The album feels like it’s going to take off with the intro to ‘Record High’ – a vibrant blast of power pop that recalls both Tom Petty and the Heartbreakers and Bleachers, especially in its defining statement: ‘I go up, I go down, I go left, I go right, I get by chasing my record high’. The title track heads in a funkier direction, although tinged with sadness, as a loved one makes plans that are far more exciting – making a table reservation in New York with a famous writer, no less – than what Menno had planned: ‘Saturday is the loneliest day but you’ve got to practise talking unless you go mad’. It finishes with a blast of harmonies and sound somewhat akin to Huey Lewis. ‘Nurses and Priests’ is in a more traditional jangly indie pop sound as Menno examines how even the bravest people amongst us have moments of self-doubt – an important message at the best of times, but especially in 2020 – and declares ‘I must be strong’ and ‘I must find my own way’.
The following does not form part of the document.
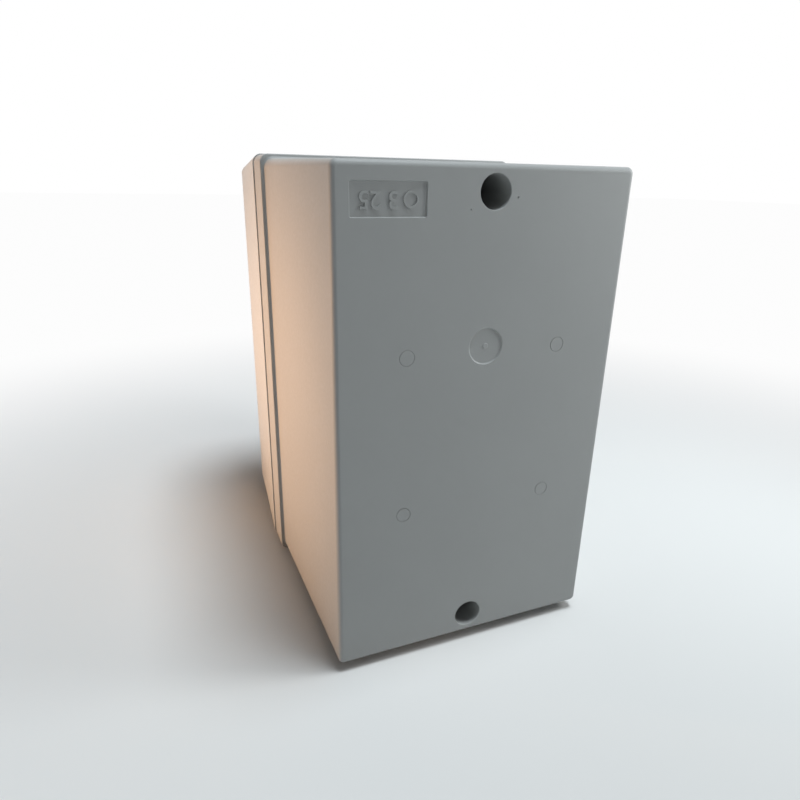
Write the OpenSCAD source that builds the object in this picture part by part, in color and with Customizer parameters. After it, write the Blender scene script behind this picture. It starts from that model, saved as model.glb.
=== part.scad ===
// Magnetic motor starter: a moulded wall box that holds a contactor, a thermal overload relay,
// a start contact block and two push buttons.
// Everything is laid out on a bench frame, x to the right, y up and z from the wall to the front.
// bench() then stands it up, so the front faces -Y and the back face lies in the plane Y = 0.

/* [Box] */
// Width across the cover's rear edge
body_w = 100; // [96:1:130]
// Height across the cover's rear edge
body_h = 160; // [158:1:200]
// Depth from the wall to the front of the cover
body_d = 145; // [142:1:175]
// Depth of the rear housing, up to the parting line
base_d = 88.5; // [88:0.5:106]
// Depth of the flange band
flange_d = 12.5; // [9:0.5:16]
// How far the cover's rear edge stands out past the flange
cover_lip = 0.4; // [0:0.1:0.8]
// Step from the drafted wall out to the flange
flange_step = 1.5; // [0.6:0.1:2]
// Draft of each long side wall between the back face and the flange
side_draft = 1.9; // [1:0.1:4]
// Draft of each end wall between the back face and the flange
end_draft = 1.6; // [1:0.1:3]
// Wall thickness of housing and cover
wall = 3; // [2.5:0.1:3.6]
// Corner radius of the back face
back_corner_r = 2; // [1.5:0.5:8]
// Corner radius of the flange
flange_corner_r = 3; // [3:0.5:9]
// Rounding between the back face and the side walls
back_edge_r = 1.6; // [0.5:0.1:2.5]
// Rounding between the front face and the cover sides
front_edge_r = 6; // [2:0.5:8]
// Inward taper of each cover side
cover_taper = 3.15; // [0.5:0.05:4]

/* [Wall fixing] */
// Distance from the end of the back face to a fixing hole
fix_inset = 7.25; // [7:0.25:9]
// Diameter of the cored hole in the back
core_hole_d = 9.4; // [8:0.1:10.5]
// Depth of the cored hole
core_hole_deep = 24; // [10:1:26]
// Diameter of the screw hole in the seat
fix_screw_d = 5.3; // [4.3:0.1:6]
// Thickness of the screw seat
fix_seat_t = 4; // [3:0.5:5]

/* [Mounting plate and rail] */
// Thickness of the mounting plate
plate_t = 1.5; // [1:0.1:2.5]
// Height of the mounting plate
plate_h = 110; // [100:1:116]
// Half the pitch of the four plate posts
post_pitch = 25; // [24:0.5:30]
// Diameter of a plate post
post_d = 8; // [7:0.5:10]
// Height of the mounting rail above the plate
rail_d = 7.5; // [6.5:0.5:9]
// Width of the mounting rail
rail_h = 35; // [33:0.5:36]

/* [Contactor and relay] */
// Width of the contactor and of the relay
unit_w = 45; // [45:0.5:54]
// Height of the contactor
contactor_h = 68; // [68:0.5:72]
// Height of the relay
relay_h = 51.5; // [49:0.5:52]
// Stroke of the armature and the moving contacts
stroke = 4.5; // [2:0.1:4.5]
// Diameter of the control wires
wire_d = 2.2; // [1.6:0.1:2.4]

/* [Push buttons] */
// Height of the start button above the middle of the box
start_y = 28; // [26:0.5:30]
// Depth of the stop button below the middle of the box
stop_drop = 32; // [31:0.5:33]
// Diameter of a button cap
cap_d = 18; // [15:0.3:21.6]
// Travel of both buttons
press = 5; // [2:0.1:5]
// How far the start button stands out from the front of the box
start_proud = 3.3; // [2.5:0.1:4]
// How far the stop button stands out from the front of the box
stop_proud = 8.3; // [5:0.1:12]

/* [Hidden] */
$fn = 48;

// Clearances: a piece in its seat, a piece that slides or turns, and two halves that meet
fit = 0.05;
run = 0.1;
loose = 0.3;
// How far a cut runs past the surface it starts from
over = 1;
// Thickness of the slabs that the drafted walls are stretched between
slab = 0.01;

// Box
floor_t = 3;
flange_w = body_w - 2 * cover_lip;
flange_h = body_h - 2 * cover_lip;
back_w = flange_w - 2 * (flange_step + side_draft);
back_h = flange_h - 2 * (flange_step + end_draft);
flange_z = base_d - flange_d;
parting_gap = 0.6;
cover_z = base_d + parting_gap;
rim_inner_w = flange_w - 2 * (flange_step + wall);
rim_inner_h = flange_h - 2 * (flange_step + wall);
cover_inner_z = body_d - wall;
groove_inset = 1.1;
groove_w = 2;
groove_deep = 1.5;
cover_screw_x = body_w / 2 - 12;
cover_screw_y = body_h / 2 - 12;
cover_screw_d = 4;
cover_screw_head_d = 7;
cover_boss_d = 9;
cover_screw_seat_z = body_d - 17;
cover_screw_end_z = base_d - 18;
fix_y = back_h / 2 - fix_inset;
fix_tube_d = core_hole_d + 4.6;
fix_seat_z = core_hole_deep + fix_seat_t;
fix_tube_top_z = fix_seat_z + 6;
knockout_x = body_w / 2 - 28;
knockout_z = 45;
knockout_d = 20;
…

‘Wirewalker’ is an ’80s-inspired anthem with a powerful metaphor about finding strength from within to help others (‘I can see you standing alone in the distance, I wish I knew how to reach you on the other side’), sublime harmonies and a fun guitar solo, while the closing ‘Treasures’ opens with some whistling before Menno reveals his frustrations at the constant stream of bad news he seems to be receiving. He’s had enough of screaming at the TV and blaming others and has made the decision to take responsibility for his own health and outlook: ‘I must walk on down through my jungle through the desert of my mind. There’s a whole lot of nothing I’ve got to look behind’; ‘I hope I find my city’.